◆ Aim of the exercise ◆
Lines containing the word "write" should be extracted in full.

◆ Raw data ◆
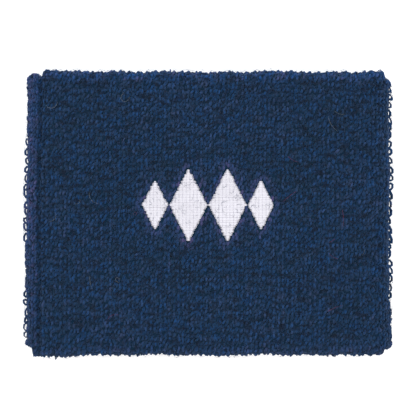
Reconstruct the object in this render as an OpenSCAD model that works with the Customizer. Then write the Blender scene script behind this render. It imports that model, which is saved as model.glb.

--

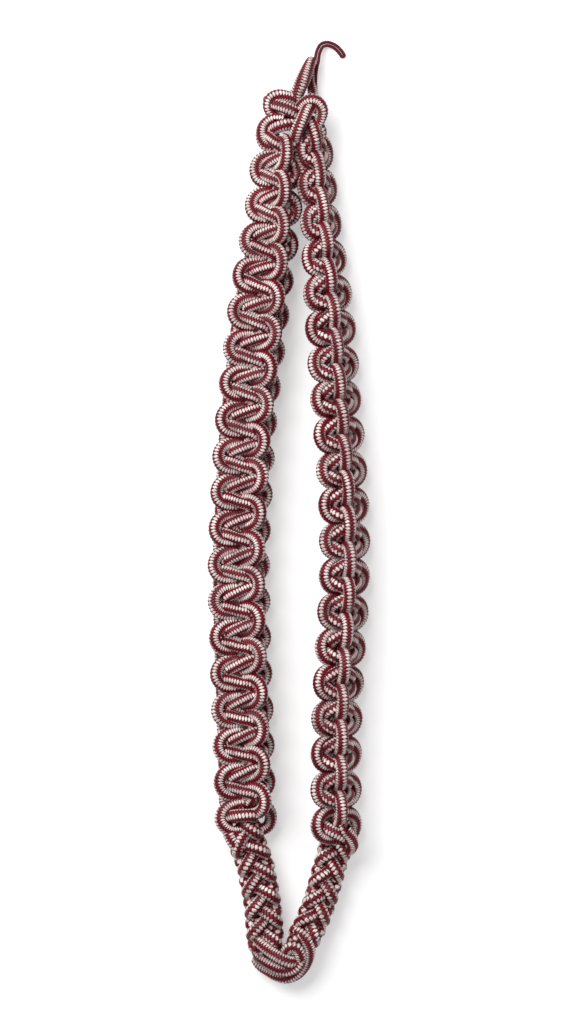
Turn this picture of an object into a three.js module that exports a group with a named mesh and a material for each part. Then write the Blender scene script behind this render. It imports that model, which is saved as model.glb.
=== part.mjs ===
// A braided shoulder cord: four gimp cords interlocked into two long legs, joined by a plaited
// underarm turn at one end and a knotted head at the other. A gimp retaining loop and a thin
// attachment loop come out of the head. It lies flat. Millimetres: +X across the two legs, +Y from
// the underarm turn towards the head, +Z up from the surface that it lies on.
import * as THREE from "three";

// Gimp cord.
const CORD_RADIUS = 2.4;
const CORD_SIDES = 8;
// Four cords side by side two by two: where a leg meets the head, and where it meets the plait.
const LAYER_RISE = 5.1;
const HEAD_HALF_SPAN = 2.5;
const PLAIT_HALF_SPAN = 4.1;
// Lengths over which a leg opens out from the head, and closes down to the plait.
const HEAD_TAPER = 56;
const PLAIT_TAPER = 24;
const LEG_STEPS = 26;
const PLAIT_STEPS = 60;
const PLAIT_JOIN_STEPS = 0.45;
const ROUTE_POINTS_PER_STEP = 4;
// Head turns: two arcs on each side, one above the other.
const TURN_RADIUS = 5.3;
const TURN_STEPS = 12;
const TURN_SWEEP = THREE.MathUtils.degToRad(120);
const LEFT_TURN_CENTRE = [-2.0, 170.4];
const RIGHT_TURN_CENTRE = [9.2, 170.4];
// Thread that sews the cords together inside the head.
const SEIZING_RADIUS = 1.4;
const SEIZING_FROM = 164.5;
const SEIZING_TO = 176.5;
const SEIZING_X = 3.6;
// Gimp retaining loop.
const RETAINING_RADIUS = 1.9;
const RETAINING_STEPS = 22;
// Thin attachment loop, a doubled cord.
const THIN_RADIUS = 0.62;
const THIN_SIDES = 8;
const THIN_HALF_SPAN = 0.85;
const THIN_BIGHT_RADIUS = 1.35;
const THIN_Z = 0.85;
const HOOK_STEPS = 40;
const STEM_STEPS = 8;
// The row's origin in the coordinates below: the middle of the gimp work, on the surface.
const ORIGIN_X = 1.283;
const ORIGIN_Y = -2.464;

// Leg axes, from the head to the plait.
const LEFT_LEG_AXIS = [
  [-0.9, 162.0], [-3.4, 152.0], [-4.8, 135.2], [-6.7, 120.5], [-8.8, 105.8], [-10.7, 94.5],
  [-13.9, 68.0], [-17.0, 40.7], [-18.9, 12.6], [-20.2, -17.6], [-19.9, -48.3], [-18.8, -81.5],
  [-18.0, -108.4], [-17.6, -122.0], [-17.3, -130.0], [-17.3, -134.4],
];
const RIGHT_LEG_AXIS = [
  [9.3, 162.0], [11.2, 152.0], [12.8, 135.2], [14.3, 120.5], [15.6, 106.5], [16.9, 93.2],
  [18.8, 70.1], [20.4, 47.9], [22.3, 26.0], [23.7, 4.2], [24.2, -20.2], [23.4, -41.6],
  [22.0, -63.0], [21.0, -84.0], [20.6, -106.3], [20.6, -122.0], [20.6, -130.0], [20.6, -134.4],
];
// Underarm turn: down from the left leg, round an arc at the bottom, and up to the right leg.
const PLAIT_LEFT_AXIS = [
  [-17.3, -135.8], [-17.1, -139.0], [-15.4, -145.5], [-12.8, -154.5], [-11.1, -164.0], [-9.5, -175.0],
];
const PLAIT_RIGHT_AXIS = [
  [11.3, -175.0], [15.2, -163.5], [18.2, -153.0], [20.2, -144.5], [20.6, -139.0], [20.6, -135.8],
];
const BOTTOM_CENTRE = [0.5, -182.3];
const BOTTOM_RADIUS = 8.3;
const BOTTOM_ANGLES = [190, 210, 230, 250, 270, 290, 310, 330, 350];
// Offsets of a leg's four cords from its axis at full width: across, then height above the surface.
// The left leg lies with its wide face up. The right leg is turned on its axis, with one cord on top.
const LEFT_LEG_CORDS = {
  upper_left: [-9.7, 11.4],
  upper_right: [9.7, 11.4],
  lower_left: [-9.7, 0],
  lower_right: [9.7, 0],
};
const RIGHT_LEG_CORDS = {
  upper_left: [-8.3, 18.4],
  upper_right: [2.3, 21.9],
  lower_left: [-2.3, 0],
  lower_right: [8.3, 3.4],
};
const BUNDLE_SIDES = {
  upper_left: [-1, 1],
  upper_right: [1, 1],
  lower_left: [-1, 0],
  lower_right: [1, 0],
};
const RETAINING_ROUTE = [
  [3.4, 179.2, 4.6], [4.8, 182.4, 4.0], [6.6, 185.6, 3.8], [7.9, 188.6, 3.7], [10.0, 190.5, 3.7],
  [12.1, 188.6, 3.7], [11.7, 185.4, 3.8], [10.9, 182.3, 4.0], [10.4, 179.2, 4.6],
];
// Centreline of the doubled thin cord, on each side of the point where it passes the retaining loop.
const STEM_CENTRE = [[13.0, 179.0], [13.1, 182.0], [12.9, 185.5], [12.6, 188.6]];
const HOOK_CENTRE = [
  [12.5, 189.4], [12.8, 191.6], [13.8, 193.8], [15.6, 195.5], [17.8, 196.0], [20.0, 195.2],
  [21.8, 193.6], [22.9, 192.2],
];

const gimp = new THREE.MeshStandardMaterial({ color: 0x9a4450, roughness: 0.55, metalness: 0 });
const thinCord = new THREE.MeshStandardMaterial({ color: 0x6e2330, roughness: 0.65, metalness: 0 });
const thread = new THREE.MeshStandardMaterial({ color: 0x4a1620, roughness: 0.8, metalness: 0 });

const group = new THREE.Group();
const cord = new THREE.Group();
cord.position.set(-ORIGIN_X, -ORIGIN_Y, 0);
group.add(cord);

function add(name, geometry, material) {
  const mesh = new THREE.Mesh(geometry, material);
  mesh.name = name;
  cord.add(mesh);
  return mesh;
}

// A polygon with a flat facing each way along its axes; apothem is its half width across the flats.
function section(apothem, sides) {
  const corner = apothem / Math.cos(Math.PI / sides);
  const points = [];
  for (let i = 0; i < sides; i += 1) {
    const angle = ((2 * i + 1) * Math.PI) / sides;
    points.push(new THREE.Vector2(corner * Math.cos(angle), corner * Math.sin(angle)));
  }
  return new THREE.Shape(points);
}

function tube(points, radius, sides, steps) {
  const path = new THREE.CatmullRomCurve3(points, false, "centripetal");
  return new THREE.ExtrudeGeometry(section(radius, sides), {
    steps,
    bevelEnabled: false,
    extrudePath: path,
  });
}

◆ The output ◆
Reconstruct the object in this render as an OpenSCAD model that works with the Customizer. Then write the Blender scene script behind this render. It imports that model, which is saved as model.glb.
Turn this picture of an object into a three.js module that exports a group with a named mesh and a material for each part. Then write the Blender scene script behind this render. It imports that model, which is saved as model.glb.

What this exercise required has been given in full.